## Problem requirements
Starting at the line that contains "build_lid(black)" and stopping at the line that contains "from typing import Callable", repeat every line exactly, the two end lines included, and nothing else.

— Begin —

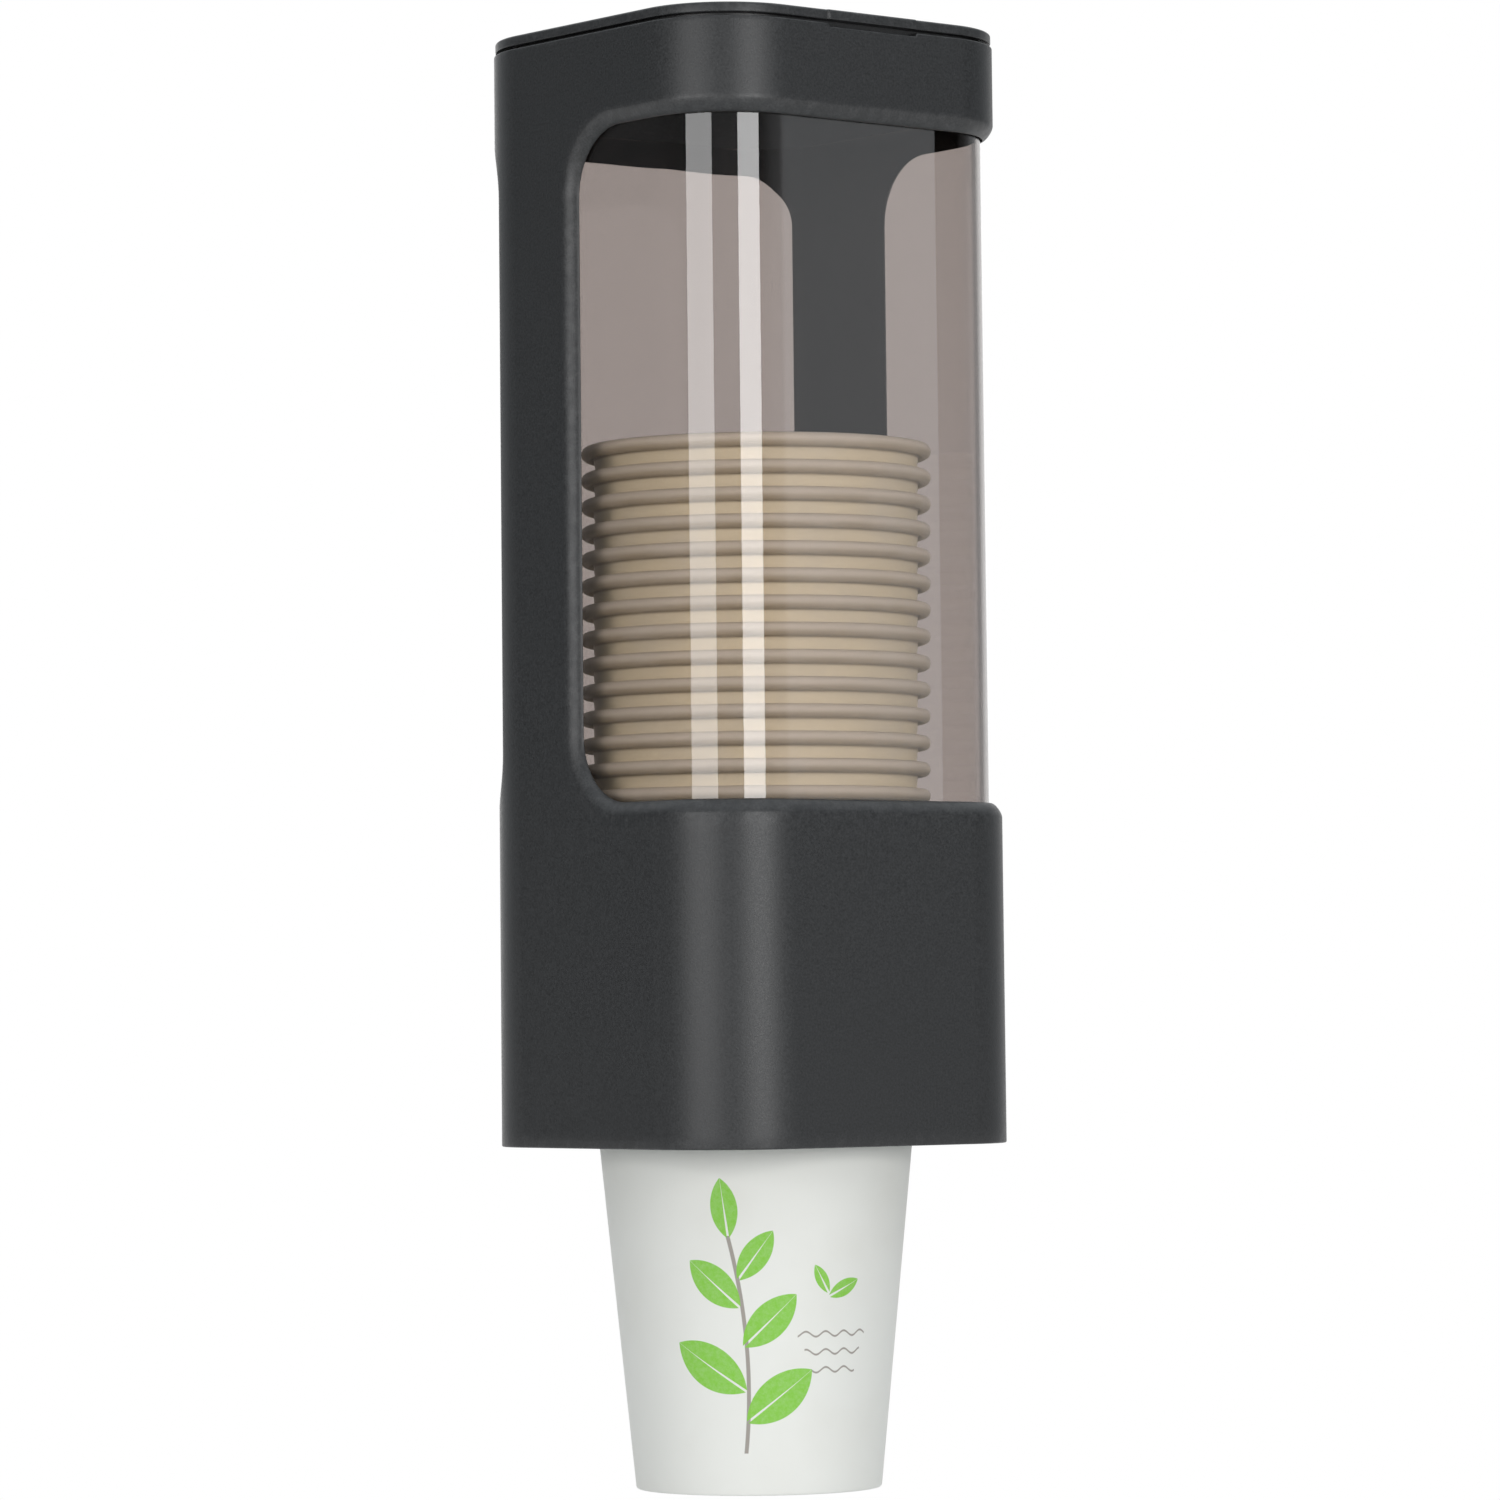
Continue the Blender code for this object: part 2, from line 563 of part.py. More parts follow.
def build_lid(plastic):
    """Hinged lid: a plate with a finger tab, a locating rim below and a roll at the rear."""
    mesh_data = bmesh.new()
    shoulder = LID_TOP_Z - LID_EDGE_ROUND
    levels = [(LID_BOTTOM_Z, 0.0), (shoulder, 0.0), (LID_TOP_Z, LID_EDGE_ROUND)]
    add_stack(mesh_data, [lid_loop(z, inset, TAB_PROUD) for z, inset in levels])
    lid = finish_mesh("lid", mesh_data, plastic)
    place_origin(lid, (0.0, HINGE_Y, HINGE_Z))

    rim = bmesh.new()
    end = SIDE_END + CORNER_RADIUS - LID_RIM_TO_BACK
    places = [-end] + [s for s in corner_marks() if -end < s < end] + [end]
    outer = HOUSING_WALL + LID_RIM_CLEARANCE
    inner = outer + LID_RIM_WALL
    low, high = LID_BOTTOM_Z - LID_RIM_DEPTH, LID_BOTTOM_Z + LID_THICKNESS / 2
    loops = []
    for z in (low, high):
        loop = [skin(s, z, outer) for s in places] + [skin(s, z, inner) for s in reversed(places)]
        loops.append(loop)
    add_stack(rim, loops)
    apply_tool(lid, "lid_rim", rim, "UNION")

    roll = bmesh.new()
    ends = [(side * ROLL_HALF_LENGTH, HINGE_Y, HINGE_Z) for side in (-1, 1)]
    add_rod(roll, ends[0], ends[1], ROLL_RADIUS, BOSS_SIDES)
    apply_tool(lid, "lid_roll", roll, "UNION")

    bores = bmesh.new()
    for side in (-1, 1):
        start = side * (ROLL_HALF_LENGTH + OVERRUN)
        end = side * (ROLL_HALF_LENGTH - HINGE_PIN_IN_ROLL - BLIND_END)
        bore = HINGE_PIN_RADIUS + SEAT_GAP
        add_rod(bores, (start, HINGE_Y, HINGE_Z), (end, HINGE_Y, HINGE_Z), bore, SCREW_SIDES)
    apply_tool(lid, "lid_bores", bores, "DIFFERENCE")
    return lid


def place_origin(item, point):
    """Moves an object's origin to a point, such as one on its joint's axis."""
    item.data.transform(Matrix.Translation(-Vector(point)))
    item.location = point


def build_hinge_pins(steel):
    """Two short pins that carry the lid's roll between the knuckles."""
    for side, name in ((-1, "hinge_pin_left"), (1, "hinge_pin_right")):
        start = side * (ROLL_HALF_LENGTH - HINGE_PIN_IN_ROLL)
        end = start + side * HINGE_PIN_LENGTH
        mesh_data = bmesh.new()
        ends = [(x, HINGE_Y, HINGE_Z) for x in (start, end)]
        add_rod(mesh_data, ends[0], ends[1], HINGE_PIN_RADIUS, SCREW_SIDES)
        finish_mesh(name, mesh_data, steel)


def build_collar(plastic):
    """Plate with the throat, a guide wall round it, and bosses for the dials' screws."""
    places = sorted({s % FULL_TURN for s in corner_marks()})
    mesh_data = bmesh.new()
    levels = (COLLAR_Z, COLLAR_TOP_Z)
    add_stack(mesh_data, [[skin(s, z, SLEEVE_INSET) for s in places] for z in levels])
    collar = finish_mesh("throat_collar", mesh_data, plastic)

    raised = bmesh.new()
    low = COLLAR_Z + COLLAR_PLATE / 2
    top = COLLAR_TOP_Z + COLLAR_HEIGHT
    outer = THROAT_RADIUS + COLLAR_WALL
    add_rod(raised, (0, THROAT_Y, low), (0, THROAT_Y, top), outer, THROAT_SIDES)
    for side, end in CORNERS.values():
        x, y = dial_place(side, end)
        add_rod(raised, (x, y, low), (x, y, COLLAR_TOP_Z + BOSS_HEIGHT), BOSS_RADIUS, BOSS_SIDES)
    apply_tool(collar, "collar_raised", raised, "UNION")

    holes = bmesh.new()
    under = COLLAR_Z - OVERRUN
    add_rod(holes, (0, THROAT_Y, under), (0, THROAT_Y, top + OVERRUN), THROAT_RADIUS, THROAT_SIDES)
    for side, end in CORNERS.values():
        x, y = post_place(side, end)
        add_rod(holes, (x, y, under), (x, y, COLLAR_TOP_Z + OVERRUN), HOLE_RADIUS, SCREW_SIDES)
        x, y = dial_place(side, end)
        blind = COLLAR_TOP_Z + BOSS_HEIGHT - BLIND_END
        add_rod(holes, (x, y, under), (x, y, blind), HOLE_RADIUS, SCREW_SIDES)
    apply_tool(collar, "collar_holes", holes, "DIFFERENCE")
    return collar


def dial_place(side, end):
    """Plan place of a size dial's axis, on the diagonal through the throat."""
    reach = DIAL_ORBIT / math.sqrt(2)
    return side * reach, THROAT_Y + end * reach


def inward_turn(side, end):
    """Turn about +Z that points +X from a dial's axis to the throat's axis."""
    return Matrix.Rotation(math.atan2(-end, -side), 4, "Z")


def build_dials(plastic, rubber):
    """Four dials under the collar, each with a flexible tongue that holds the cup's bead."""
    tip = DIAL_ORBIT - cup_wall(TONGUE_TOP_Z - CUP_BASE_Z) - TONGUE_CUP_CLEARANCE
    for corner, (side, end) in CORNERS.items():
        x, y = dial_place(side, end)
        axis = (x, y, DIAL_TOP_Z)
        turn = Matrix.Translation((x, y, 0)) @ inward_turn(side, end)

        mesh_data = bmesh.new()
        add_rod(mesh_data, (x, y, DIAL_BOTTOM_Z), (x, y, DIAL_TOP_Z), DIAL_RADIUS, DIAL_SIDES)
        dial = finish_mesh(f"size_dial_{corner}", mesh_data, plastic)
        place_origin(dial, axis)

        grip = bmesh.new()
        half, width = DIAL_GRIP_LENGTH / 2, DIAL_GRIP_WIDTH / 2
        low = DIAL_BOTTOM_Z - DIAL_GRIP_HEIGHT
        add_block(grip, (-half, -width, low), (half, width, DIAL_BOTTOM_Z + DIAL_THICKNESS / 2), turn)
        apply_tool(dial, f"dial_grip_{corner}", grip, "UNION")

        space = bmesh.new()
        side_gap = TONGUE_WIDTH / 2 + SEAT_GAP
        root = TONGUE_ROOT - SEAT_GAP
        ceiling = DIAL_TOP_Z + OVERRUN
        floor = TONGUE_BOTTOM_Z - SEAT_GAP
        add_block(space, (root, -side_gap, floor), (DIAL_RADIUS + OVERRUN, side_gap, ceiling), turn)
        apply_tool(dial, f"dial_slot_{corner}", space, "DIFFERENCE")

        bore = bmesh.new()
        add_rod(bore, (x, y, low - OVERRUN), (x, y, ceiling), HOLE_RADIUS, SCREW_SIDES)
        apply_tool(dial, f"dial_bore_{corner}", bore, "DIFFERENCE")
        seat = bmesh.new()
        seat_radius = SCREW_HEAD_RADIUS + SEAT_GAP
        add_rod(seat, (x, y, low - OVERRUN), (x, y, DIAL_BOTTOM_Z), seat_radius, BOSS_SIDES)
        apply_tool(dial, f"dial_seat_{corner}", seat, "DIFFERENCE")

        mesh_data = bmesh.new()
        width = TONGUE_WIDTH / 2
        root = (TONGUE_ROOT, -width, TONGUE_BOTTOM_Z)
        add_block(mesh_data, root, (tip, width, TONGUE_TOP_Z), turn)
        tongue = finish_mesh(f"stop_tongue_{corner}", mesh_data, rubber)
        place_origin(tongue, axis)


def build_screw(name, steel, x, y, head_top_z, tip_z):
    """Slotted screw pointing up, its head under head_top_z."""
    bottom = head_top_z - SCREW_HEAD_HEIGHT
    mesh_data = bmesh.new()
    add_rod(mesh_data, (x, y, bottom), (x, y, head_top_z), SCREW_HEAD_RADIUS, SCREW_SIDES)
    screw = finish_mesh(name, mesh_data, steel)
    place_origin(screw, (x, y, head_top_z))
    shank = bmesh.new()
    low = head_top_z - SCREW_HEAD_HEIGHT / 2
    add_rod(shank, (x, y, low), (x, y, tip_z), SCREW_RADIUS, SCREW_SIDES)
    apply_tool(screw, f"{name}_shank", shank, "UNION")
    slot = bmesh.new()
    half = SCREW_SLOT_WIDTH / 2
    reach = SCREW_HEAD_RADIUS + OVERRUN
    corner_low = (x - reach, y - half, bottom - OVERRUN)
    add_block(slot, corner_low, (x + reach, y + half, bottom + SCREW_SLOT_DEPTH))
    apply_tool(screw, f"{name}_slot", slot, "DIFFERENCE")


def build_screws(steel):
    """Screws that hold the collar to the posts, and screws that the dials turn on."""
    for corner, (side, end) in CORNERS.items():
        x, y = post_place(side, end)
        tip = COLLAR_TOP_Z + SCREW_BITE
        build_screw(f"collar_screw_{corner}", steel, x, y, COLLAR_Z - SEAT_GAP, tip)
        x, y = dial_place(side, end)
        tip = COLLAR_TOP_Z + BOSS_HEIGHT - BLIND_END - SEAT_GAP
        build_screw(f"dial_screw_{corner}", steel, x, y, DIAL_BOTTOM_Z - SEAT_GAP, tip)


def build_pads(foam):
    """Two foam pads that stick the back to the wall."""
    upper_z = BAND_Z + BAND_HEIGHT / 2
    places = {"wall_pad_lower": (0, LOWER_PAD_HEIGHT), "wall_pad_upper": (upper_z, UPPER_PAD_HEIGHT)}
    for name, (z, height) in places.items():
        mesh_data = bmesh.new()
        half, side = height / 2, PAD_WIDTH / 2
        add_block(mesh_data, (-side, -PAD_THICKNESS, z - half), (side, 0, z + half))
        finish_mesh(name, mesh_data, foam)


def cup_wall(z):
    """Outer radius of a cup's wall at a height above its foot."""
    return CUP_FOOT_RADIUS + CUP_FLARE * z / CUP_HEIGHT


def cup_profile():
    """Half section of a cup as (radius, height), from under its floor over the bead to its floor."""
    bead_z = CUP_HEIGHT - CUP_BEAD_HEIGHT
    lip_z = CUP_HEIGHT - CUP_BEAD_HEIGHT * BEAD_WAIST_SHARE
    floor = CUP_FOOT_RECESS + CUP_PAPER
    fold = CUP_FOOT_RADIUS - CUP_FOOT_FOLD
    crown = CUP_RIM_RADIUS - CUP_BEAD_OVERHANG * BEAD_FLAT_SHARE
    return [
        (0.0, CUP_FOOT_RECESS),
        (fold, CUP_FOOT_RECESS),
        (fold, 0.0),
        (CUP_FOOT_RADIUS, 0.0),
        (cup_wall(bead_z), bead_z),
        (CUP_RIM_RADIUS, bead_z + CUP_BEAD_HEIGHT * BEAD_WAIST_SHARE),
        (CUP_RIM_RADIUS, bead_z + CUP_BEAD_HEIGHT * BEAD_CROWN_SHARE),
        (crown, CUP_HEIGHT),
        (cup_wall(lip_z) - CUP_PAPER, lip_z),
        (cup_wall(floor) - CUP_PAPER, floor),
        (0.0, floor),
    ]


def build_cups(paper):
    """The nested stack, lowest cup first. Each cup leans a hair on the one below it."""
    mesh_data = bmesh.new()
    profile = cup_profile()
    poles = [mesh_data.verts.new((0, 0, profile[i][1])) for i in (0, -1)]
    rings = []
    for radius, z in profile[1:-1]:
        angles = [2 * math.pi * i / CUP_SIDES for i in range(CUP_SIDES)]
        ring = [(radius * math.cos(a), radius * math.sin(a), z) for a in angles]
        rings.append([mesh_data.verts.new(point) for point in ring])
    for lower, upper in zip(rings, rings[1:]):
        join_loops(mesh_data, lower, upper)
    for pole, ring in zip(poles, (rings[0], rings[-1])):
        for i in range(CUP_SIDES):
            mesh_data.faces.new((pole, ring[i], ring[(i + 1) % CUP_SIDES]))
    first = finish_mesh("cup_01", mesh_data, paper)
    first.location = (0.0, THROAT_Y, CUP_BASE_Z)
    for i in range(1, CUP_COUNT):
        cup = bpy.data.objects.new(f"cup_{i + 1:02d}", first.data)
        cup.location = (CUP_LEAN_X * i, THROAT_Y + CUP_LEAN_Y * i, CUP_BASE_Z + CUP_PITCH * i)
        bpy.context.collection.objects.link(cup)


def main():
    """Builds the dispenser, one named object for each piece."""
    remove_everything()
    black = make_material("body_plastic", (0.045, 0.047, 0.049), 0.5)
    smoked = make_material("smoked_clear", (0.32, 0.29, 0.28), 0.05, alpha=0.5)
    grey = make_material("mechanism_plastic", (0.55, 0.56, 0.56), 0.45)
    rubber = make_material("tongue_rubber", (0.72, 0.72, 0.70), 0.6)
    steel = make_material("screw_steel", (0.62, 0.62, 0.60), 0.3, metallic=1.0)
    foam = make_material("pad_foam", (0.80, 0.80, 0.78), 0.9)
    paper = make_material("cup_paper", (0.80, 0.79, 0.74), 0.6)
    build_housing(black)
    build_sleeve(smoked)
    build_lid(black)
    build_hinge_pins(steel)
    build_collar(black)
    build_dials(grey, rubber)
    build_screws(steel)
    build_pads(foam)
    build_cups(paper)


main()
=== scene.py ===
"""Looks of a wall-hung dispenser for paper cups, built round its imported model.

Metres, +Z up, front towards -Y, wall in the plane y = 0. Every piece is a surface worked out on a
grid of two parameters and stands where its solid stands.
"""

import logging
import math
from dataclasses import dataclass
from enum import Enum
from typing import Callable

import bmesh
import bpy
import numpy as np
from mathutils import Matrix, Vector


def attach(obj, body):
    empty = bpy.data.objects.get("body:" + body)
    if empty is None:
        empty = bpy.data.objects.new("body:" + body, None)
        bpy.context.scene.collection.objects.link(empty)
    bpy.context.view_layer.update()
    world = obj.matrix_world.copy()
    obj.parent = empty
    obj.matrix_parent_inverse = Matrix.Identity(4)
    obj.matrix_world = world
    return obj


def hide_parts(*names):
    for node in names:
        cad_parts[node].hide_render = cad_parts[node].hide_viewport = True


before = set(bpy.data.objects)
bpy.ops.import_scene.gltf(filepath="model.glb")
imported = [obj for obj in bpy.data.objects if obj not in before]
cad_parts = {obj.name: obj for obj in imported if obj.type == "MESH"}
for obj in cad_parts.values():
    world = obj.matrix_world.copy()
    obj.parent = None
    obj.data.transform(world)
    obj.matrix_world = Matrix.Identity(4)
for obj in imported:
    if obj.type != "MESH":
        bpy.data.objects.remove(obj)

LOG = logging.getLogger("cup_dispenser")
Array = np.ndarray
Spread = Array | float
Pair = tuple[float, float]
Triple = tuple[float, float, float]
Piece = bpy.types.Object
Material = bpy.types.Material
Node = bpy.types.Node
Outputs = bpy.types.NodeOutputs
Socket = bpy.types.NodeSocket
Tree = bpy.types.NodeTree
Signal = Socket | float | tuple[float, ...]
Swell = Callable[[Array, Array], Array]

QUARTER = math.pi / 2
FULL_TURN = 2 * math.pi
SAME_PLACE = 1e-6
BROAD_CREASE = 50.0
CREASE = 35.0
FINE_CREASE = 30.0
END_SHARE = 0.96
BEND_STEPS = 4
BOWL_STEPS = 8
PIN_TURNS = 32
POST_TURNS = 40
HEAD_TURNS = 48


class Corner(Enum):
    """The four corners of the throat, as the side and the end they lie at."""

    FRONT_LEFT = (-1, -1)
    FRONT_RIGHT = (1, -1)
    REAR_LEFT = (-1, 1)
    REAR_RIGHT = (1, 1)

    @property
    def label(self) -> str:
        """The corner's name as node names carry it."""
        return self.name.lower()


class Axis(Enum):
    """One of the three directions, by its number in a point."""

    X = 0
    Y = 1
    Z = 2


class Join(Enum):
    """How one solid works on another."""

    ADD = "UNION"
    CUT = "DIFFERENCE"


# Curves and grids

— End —

## Final result
    build_lid(black)
    build_hinge_pins(steel)
    build_collar(black)
    build_dials(grey, rubber)
    build_screws(steel)
    build_pads(foam)
    build_cups(paper)


main()
=== scene.py ===
"""Looks of a wall-hung dispenser for paper cups, built round its imported model.

Metres, +Z up, front towards -Y, wall in the plane y = 0. Every piece is a surface worked out on a
grid of two parameters and stands where its solid stands.
"""

import logging
import math
from dataclasses import dataclass
from enum import Enum
from typing import Callable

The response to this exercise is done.